### [Dataset rows]
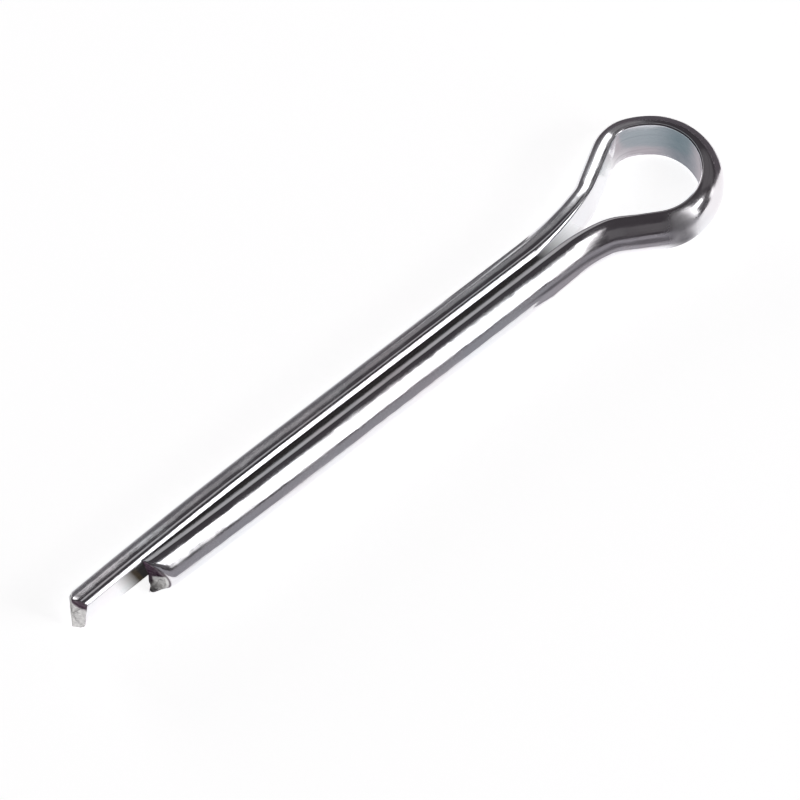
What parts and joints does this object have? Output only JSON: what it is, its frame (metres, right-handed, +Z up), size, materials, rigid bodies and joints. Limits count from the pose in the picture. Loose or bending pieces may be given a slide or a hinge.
{
  "type": "cotter pin",
  "caption": "Extended-prong cotter pin bent from half-round steel wire, with a round eye and two flat-faced legs that pass through a drilled hole and spread to lock it.",
  "frame": {"origin": "on the shank's axis, where the long leg starts to bend out of the shank into the neck of the eye", "axes": "+X along the shank towards the eye, +Y towards the long leg's side, +Z up along the axis of the wire's bends; the pin lies flat on its side"},
  "size_m": [0.0571, 0.0101, 0.0042],
  "materials": {
    "zinc_plated_steel": "gloss"
  },
  "bodies": {
    "root": {"cotter_pin": "zinc_plated_steel"}
  },
  "joints": []
}
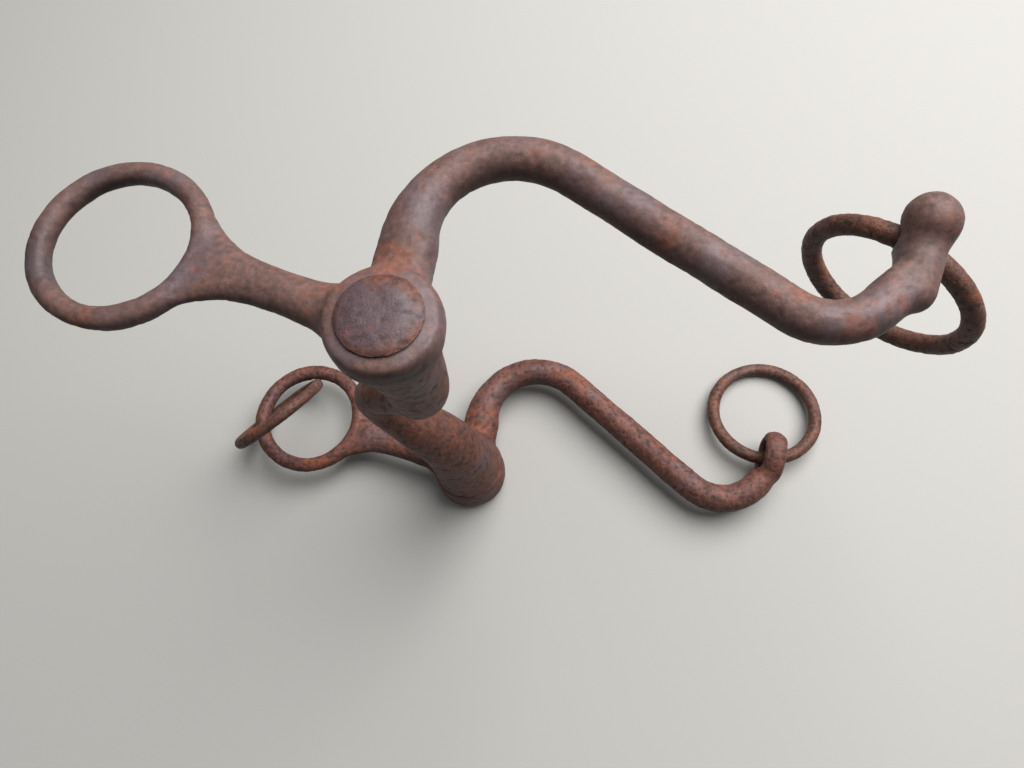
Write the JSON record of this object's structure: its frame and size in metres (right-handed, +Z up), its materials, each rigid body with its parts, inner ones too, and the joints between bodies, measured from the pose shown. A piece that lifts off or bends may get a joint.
{
  "type": "curb bit",
  "caption": "Forged iron horse bit: S-shaped shanked cheeks riveted to a ported mouthpiece, with loose rein and curb rings.",
  "frame": {"origin": "on the lower tenon's axis, at the flat of the hammered head that the bit stands on", "axes": "+Z up the mouthpiece to the other cheek, +X along the cheeks towards the rein rings, +Y to the hump of the shanks"},
  "size_m": [0.2116, 0.0597, 0.145],
  "materials": {
    "lower_cheek": "matt, pitted red-brown rust",
    "upper_cheek": "matt, smoother purple-brown rust",
    "mouthpiece": "matt, dark brown rust",
    "rings": "matt, red-brown rust with orange patches"
  },
  "bodies": {
    "bit": {"lower_cheek": "lower_cheek", "mouthpiece": "mouthpiece", "upper_cheek": "upper_cheek"},
    "upper_rein_ring": {"upper_rein_ring": "rings"},
    "lower_rein_ring": {"lower_rein_ring": "rings"},
    "curb_ring": {"curb_ring": "rings"}
  },
  "joints": [
    {"name": "upper_rein_ring_swing", "type": "hinge", "parent": "bit", "child": "upper_rein_ring", "pos_m": [0.10586, 0.01136, 0.1335], "axis": [-0.7431, 0.6691, 0], "range_deg": [-240, 80]},
    {"name": "lower_rein_ring_swing", "type": "hinge", "parent": "bit", "child": "lower_rein_ring", "pos_m": [0.10572, 0.00275, 0.00695], "axis": [0.9994, -0.0349, 0], "range_deg": [-145, 145]},
    {"name": "curb_ring_swing", "type": "hinge", "parent": "bit", "child": "curb_ring", "pos_m": [-0.07769, 0.01898, 0.009], "axis": [0.1115, -0.9938, 0], "continuous": true}
  ]
}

### [Exercise brief]
Where a line holds "with", copy that line.

### [Final result]
  "caption": "Extended-prong cotter pin bent from half-round steel wire, with a round eye and two flat-faced legs that pass through a drilled hole and spread to lock it.",
Write the JSON record of this object's structure: its frame and size in metres (right-handed, +Z up), its materials, each rigid body with its parts, inner ones too, and the joints between bodies, measured from the pose shown. A piece that lifts off or bends may get a joint.
  "caption": "Forged iron horse bit: S-shaped shanked cheeks riveted to a ported mouthpiece, with loose rein and curb rings.",
    "rings": "matt, red-brown rust with orange patches"